▶ REQUIREMENTS
Gather all lines in the entries below that include the word "nodes".

Modeling code records
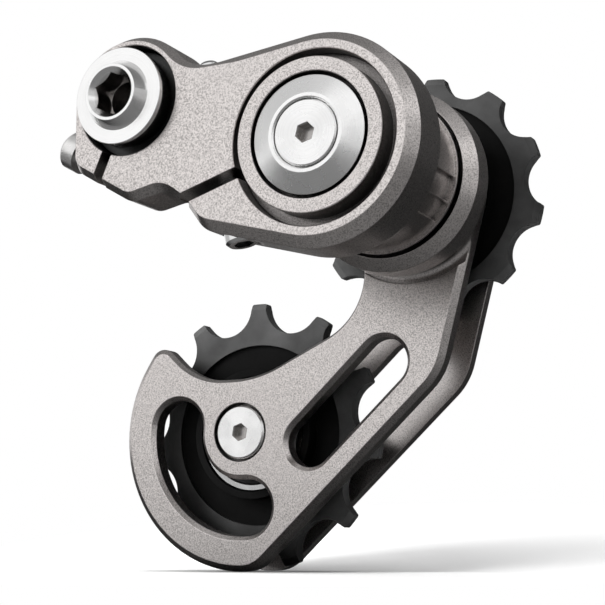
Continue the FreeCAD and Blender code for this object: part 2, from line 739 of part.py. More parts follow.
def slot_wire(radius, y):
    angle = math.degrees(math.atan2(SLOT_HIGH[1] - SLOT_LOW[1], SLOT_HIGH[0] - SLOT_LOW[0]))
    low_right = space(polar(SLOT_LOW, radius, angle - 90), y)
    high_right = space(polar(SLOT_HIGH, radius, angle - 90), y)
    high_left = space(polar(SLOT_HIGH, radius, angle + 90), y)
    low_left = space(polar(SLOT_LOW, radius, angle + 90), y)
    high_end = space(polar(SLOT_HIGH, radius, angle), y)
    low_end = space(polar(SLOT_LOW, radius, angle + 180), y)
    return Part.Wire([
        Part.makeLine(low_right, high_right),
        Part.Arc(high_right, high_end, high_left).toShape(),
        Part.makeLine(high_left, low_left),
        Part.Arc(low_left, low_end, low_right).toShape(),
    ])


def kidney_wire(radius, y):
    """A curved slot that runs with the hook's outline, round the lower bolt; radius is its ends'."""
    outer = KIDNEY_R + radius
    inner = KIDNEY_R - radius
    middle = (KIDNEY_START + KIDNEY_END) / 2
    outer_start = space(polar(HOOK, outer, KIDNEY_START), y)
    outer_middle = space(polar(HOOK, outer, middle), y)
    outer_end = space(polar(HOOK, outer, KIDNEY_END), y)
    inner_start = space(polar(HOOK, inner, KIDNEY_START), y)
    inner_middle = space(polar(HOOK, inner, middle), y)
    inner_end = space(polar(HOOK, inner, KIDNEY_END), y)
    first_end = space(polar(polar(HOOK, KIDNEY_R, KIDNEY_START), radius, KIDNEY_START - 90), y)
    last_end = space(polar(polar(HOOK, KIDNEY_R, KIDNEY_END), radius, KIDNEY_END + 90), y)
    return Part.Wire([
        Part.Arc(outer_start, outer_middle, outer_end).toShape(),
        Part.Arc(outer_end, last_end, inner_end).toShape(),
        Part.Arc(inner_end, inner_middle, inner_start).toShape(),
        Part.Arc(inner_start, first_end, outer_start).toShape(),
    ])


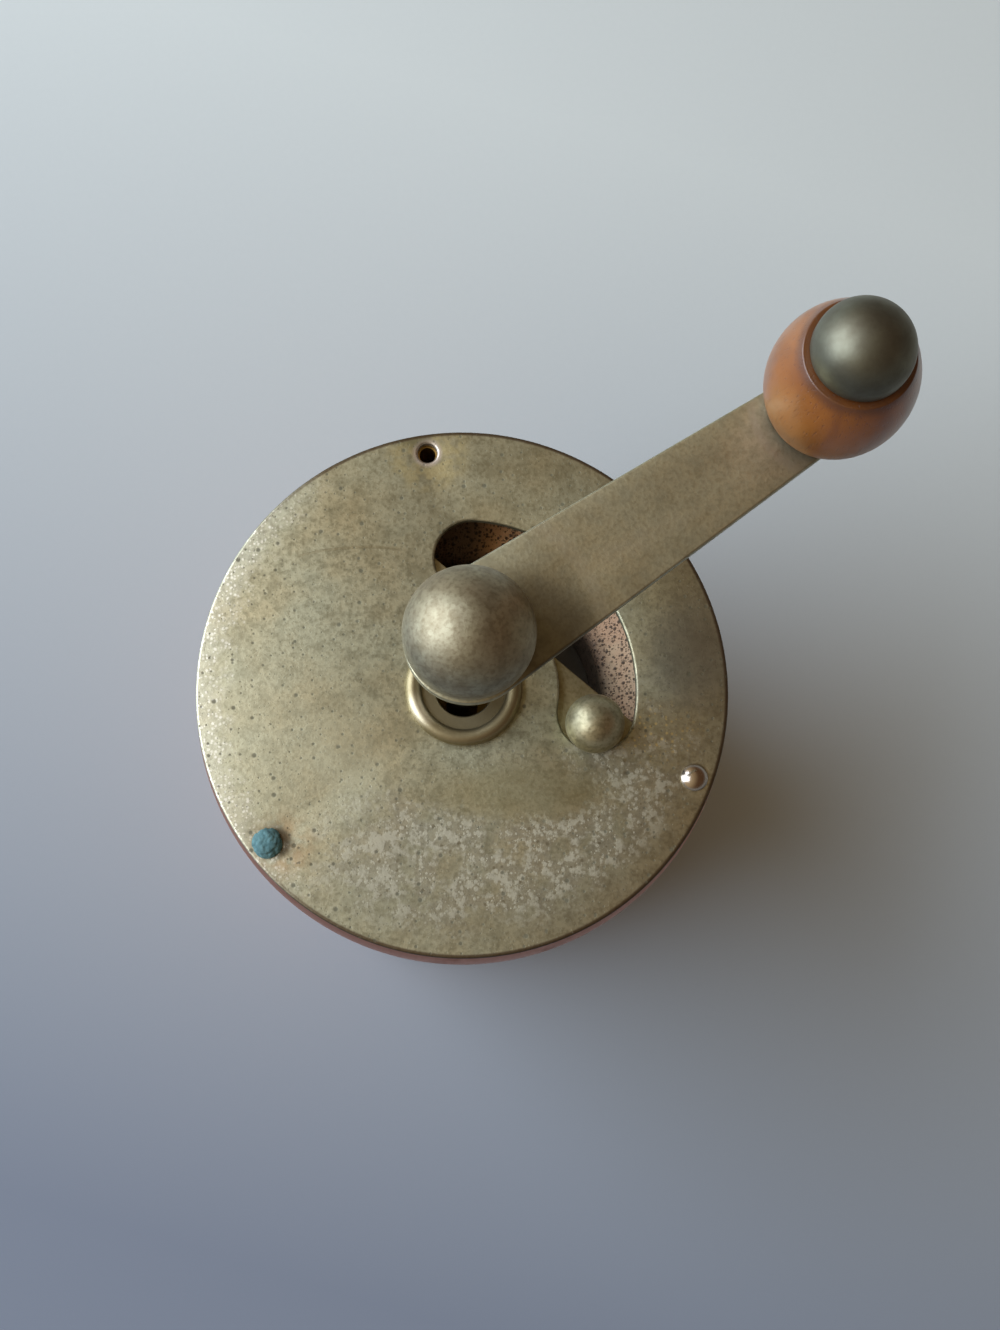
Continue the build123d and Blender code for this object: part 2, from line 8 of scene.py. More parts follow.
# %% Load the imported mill
import json
from math import acos, asin, atan2, cos, hypot, pi, radians, sin, sqrt

import bmesh
import bpy
from mathutils import Matrix, Vector, noise


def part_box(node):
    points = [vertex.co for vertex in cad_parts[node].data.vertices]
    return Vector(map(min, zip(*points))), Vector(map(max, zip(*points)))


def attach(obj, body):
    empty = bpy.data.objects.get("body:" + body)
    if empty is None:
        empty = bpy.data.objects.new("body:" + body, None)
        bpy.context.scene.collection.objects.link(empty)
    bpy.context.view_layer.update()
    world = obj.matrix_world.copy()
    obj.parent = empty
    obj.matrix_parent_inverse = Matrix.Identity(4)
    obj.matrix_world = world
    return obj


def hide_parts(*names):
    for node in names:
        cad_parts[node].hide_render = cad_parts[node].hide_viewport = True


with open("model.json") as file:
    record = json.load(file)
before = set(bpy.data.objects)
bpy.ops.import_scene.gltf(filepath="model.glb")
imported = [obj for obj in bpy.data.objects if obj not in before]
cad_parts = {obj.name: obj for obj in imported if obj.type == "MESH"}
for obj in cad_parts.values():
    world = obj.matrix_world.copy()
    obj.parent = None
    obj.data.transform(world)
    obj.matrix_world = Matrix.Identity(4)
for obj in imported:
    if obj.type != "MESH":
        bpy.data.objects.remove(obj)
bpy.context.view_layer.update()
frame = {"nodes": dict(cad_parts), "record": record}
print("pieces in the packed mill:", len(frame["nodes"]))

# %% [markdown]
# ## Measures
# The script thinks in millimetres, as a metalworker would, and turns them into Blender's metres
# only where a point is made.  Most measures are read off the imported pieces, so the fine pieces
# fit the same neighbours.  The rest are the small sizes that a piece's box can't tell.  A face
# counts as level when the upright part of its normal is more than `LEVEL`.

# %% Read the sizes off the pieces
MM = 0.001
LEVEL = 0.999


def span(node):
    """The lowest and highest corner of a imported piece, in mm."""
    low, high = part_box(node)
    return low / MM, high / MM


def middle(node):
    """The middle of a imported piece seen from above, in mm."""
    low, high = span(node)
    return ((low.x + high.x) / 2, (low.y + high.y) / 2)


plate_top = span("top_plate")[1].z
plate_under = span("top_plate")[0].z
plate_radius = span("top_plate")[1].x
bead_proud = 0.7
body_radius = span("body_shell")[1].x - bead_proud
seam_height = span("body_shell")[0].z
knob_axis = middle("wood_knob")
crank_radius = hypot(*knob_axis)
crank_angle = atan2(knob_axis[1], knob_axis[0])
arm_under = span("crank_arm")[0].z
arm_top = span("crank_arm")[1].z
print(f"plate radius {plate_radius:.1f} mm, height {plate_top:.1f} mm, crank {crank_radius:.1f} mm")

# %% [markdown]
# ## Shader maths as ordinary sums
# A finish is a net of nodes, and wiring it by hand hides the idea.  `Value` wraps one output
# socket, so `1 - worn * 0.4` adds the two Math nodes it needs.  Colours and vectors don't go
# through Math nodes, which would turn them grey, but through `mix` and `vector`.

# %% Values and node nets


class Value:
    """One output socket, so that sums on it read like sums on numbers."""

    def __init__(self, net, socket):
        self.net = net
        self.socket = socket

    def maths(self, operation, *values):
        return self.net.node("ShaderNodeMath", {"operation": operation}, dict(enumerate(values)))

    def __add__(self, other):
        return self.maths("ADD", self, other)

    def __radd__(self, other):
        return self.maths("ADD", other, self)

    def __sub__(self, other):
        return self.maths("SUBTRACT", self, other)

    def __rsub__(self, other):
        return self.maths("SUBTRACT", other, self)

    def __mul__(self, other):
        return self.maths("MULTIPLY", self, other)

    def __rmul__(self, other):
        return self.maths("MULTIPLY", other, self)

    def __truediv__(self, other):
        return self.maths("DIVIDE", self, other)

    def __abs__(self):
        return self.maths("ABSOLUTE", self)


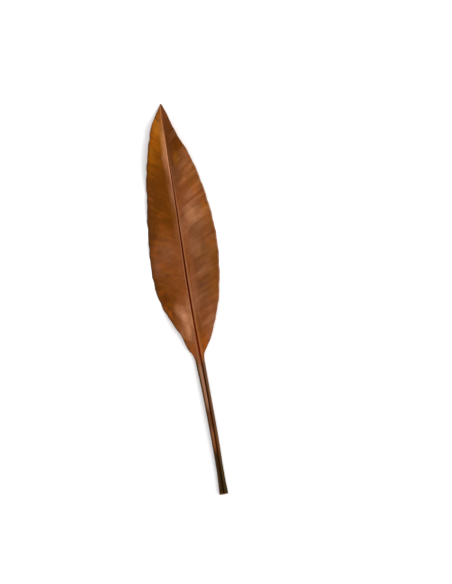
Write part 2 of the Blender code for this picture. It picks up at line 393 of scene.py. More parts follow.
def half_leaf(side, distance):
    """One half of the leaf, as grids: the thickness above and below the middle of the blade, that
    middle's height above the midrib, and each point's place, across the leaf, as a share of the way
    out to the margin, at the foot of its side vein and along the leaf."""
    reach = reaches(side, distance)
    outward = reach / half_width(side, distance)
    in_blade = smooth_step(BLADE_START, BLADE_START + SHOULDER_LENGTH, distance)

    body = curve(BODY_HALF_WIDTH[side], distance)
    flare = smooth_step(BLADE_START - FOOT_LENGTH, BLADE_START + FOOT_LENGTH / 2, distance)
    roundness = ROUND_STALK + (FLARED_RIB - ROUND_STALK) * flare
    bulge = (1 - np.clip(reach / body, 0.0, 1.0) ** 2) ** roundness
    edge = smooth_step(EDGE_BEGINS, 1.0, outward)
    sheet = BLADE_THICKNESS + (EDGE_THICKNESS - BLADE_THICKNESS) * edge
    sheet = sheet + (SOLID_THICKNESS - sheet) * bulge
    below = sheet / 2 + curve(BODY_DEPTH, distance) * bulge
    above = sheet / 2 + curve(BODY_CROWN, distance) * bulge
    groove = np.clip(1 - reach / curve(GROOVE_HALF_WIDTH, distance), 0.0, 1.0)
    above = above - curve(GROOVE_DEPTH, distance) * smooth_step(0.0, 1.0, groove)

    beside_body = np.sqrt(reach**2 + body**2) - body
    channel = curve(CHANNEL_RISE[side], distance) * (1 - np.exp(-beside_body / CHANNEL_REACH))
    droop = curve(DROOP[side], distance) * outward**DROOP_POWER
    rise = curve(FOLD[side], distance) * beside_body + channel - droop
    rise = rise + waves(side, distance, outward) + ripples(side, distance, reach, outward)
    foot = vein_foot(distance, reach)
    rise = rise + veins(distance, foot, outward)
    return {
        "above": above,
        "below": below,
        "rise": in_blade * rise,
        "across": side * reach,
        "outward": side * outward,
        "foot": foot + PATTERN_SHIFT[side],
        "along": distance + 0 * reach,
    }


def waves(side, distance, outward):
    """Slow waves that grow from nothing at the midrib to their full height at the margin."""
    return sum_of_waves(WAVES[side], distance) * within(WAVE_ZONE, distance) * outward**WAVE_POWER


def vein_foot(distance, reach):
    """Where the side vein through a point leaves the midrib."""
    bend = VEIN_BEND * (1 - np.exp(-reach / VEIN_BEND_REACH))
    return distance - curve(VEIN_SLOPE, distance) * reach - bend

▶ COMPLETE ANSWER
frame = {"nodes": dict(cad_parts), "record": record}
print("pieces in the packed mill:", len(frame["nodes"]))
# A finish is a net of nodes, and wiring it by hand hides the idea.  `Value` wraps one output
# socket, so `1 - worn * 0.4` adds the two Math nodes it needs.  Colours and vectors don't go
# through Math nodes, which would turn them grey, but through `mix` and `vector`.